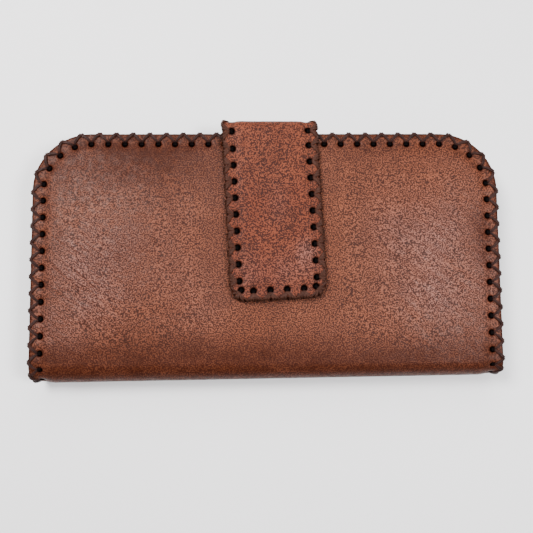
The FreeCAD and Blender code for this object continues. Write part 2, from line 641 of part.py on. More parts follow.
open_stitches = lacing(OPEN_HOLES, PITCH, FOLD_R, BORDER_FACE, BORDER_BACK)
hidden_stitches = lacing(HIDDEN_HOLES, PITCH, FOLD_R, BORDER_FACE, BORDER_BACK)
plain_run = running_stitches(HIDDEN_HOLES, BORDER_FACE, BORDER_BACK)
subpart("lacing_back", feature("lacing_back", Part.makeCompound(open_stitches + [plain_run])), BACK_FRAME)
subpart("lacing_front", feature("lacing_front", Part.makeCompound(open_stitches + hidden_stitches)),
        FRONT_FRAME)
spine_stitches = [stand(stitch((0,), BORDER_FACE, BORDER_BACK), hole, FOLD_R, side)
                  for hole in SPINE_HOLES for side in (1, -1)]
subpart("lacing_spine", feature("lacing_spine", Part.makeCompound(spine_stitches)), SPINE_FRAME)
flap_stitches = lacing(FLAP_HOLES, value("dims.hole_pitch"), STRAP_R, 0, STRAP_BACK, STRAP_INSET)
subpart("lacing_strap_flap", feature("lacing_strap_flap", Part.makeCompound(flap_stitches)), FLAP_FRAME)
riser_stitches = [stand(stitch((0,), 0, STRAP_BACK, STRAP_INSET), hole, STRAP_R, side)
                  for hole in RISER_HOLES for side in (1, -1)]
subpart("lacing_strap_riser", feature("lacing_strap_riser", Part.makeCompound(riser_stitches)),
        RISER_FRAME)

# ---------------------------------------------------------------- check and write

doc.recompute()
for item in doc.Objects:
    if "Invalid" in item.State or "Error" in item.State:
        raise RuntimeError(f"{item.Label} did not recompute: {item.State}")
for item in subparts:
    if item.Shape.isNull() or not item.Shape.isValid():
        raise RuntimeError(f"{item.Label} has no valid shape")

os.makedirs("parts", exist_ok=True)
for item in subparts:
    item.Shape.exportStep(f"parts/{item.Label}.step")
    box = item.Shape.BoundBox
    print(f"{item.Label}: {len(item.Shape.Solids)} solids, {item.Shape.Volume:.1f} mm3, "
          f"x {box.XMin:.2f} {box.XMax:.2f} y {box.YMin:.2f} {box.YMax:.2f} z {box.ZMin:.2f} {box.ZMax:.2f}")
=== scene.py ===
import math

import bpy
from mathutils import Euler, Matrix, Vector, noise
from mathutils.geometry import delaunay_2d_cdt


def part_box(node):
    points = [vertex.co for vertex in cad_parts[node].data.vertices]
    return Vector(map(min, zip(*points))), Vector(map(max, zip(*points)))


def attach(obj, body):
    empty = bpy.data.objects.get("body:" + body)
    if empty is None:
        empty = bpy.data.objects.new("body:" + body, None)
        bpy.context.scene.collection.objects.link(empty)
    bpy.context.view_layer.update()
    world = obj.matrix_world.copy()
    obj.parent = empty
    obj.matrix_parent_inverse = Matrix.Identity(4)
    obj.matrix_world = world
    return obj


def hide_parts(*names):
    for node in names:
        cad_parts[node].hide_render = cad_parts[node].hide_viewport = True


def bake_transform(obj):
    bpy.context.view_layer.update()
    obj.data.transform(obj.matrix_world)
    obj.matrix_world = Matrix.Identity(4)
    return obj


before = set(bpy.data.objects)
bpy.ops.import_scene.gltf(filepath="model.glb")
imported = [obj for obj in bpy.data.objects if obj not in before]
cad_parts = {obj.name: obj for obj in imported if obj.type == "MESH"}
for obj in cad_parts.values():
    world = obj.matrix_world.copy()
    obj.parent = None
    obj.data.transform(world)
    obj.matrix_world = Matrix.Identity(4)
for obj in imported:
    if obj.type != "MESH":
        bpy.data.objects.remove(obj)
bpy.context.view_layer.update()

# A hand-laced folding phone wallet with a closing strap.  Every sheet of leather is drawn flat, in
# run-out coordinates (x across, s along the sheet), punched, and then bent round the same folds as
# the CAD pieces that it stands for.  All lengths are metres; MM turns millimetres into them.

MM = 0.001

# ---- sizes

cover_low, cover_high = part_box("front_cover_leather")
spine_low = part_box("spine_leather")[0]
tail_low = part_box("strap_tail")[0]

WIDTH = cover_high.x - cover_low.x
THICKNESS = cover_high.z
FOLD = THICKNESS / 2  # outside radius of the fold
EDGE_Y = cover_high.y  # opening edge of the leather
FOLD_Y = spine_low.y + FOLD  # where the flats run into the fold
FOLD_FULLNESS = 0.875  # the fold is a little flatter than round
FOLD_TAPER = 0.20  # and swells more at its left end than at its right
QUARTER = math.pi / 2 * FOLD
REACH = QUARTER + EDGE_Y - FOLD_Y  # middle of the fold to the opening edge, run out
CORNER = 23.0 * MM
LEATHER = 1.8 * MM
SHELL = 2.4 * MM  # cover leather and its lining
BORDER = 6.2 * MM  # skived border that the lace lies in
BORDER_SKIVE = 0.7 * MM
HOLE_R = 1.15 * MM
LACE_HOLE_R = 0.38 * MM  # the lining closes round the lace
INSET = 4.3 * MM
STRAP_INSET = 3.6 * MM
PITCH_WANTED = 6.6 * MM
HOLE_SIDES = 18
HOLE_RINGS = (0.14, 0.42, 0.85)  # rings of mesh points round a hole, beyond its radius
EDGE_ROWS = (0.12, 0.35, 0.75)  # rows of mesh points inside a cut edge
GRID_CLEAR = 1.25 * MM  # the plain grid of mesh points starts this far in
HOLE_CLEAR = 1.3 * MM  # and this far from a hole
HOLE_REACH = 4 * MM  # a hole changes nothing farther off than this
TINY = 1e-9
WELD = 1e-7  # mesh points closer than this are one point

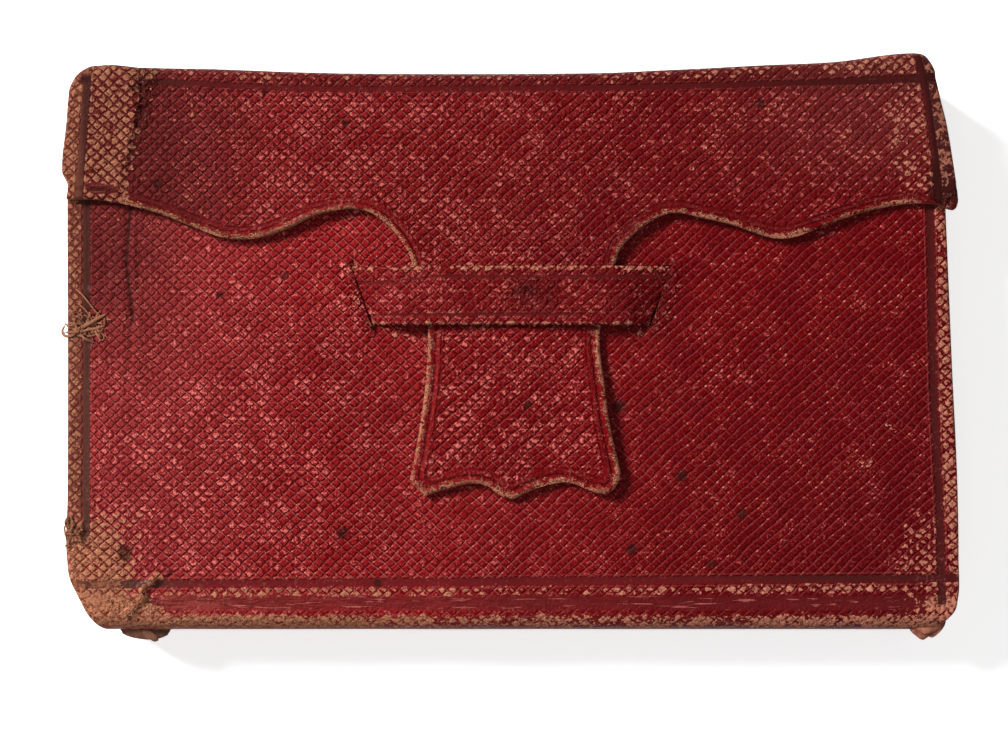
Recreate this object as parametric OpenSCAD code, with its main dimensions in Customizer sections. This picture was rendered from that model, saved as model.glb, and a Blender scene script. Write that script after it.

------------------------------------------------------------------------

| Your goal |
Transcribe, exactly and without additions, the lines of the records above, beginning with the line that contains "doc.recompute()" and ending with the line that contains "if empty is", both included.

| Answer for the task |
doc.recompute()
for item in doc.Objects:
    if "Invalid" in item.State or "Error" in item.State:
        raise RuntimeError(f"{item.Label} did not recompute: {item.State}")
for item in subparts:
    if item.Shape.isNull() or not item.Shape.isValid():
        raise RuntimeError(f"{item.Label} has no valid shape")

os.makedirs("parts", exist_ok=True)
for item in subparts:
    item.Shape.exportStep(f"parts/{item.Label}.step")
    box = item.Shape.BoundBox
    print(f"{item.Label}: {len(item.Shape.Solids)} solids, {item.Shape.Volume:.1f} mm3, "
          f"x {box.XMin:.2f} {box.XMax:.2f} y {box.YMin:.2f} {box.YMax:.2f} z {box.ZMin:.2f} {box.ZMax:.2f}")
=== scene.py ===
import math

import bpy
from mathutils import Euler, Matrix, Vector, noise
from mathutils.geometry import delaunay_2d_cdt


def part_box(node):
    points = [vertex.co for vertex in cad_parts[node].data.vertices]
    return Vector(map(min, zip(*points))), Vector(map(max, zip(*points)))


def attach(obj, body):
    empty = bpy.data.objects.get("body:" + body)
    if empty is None:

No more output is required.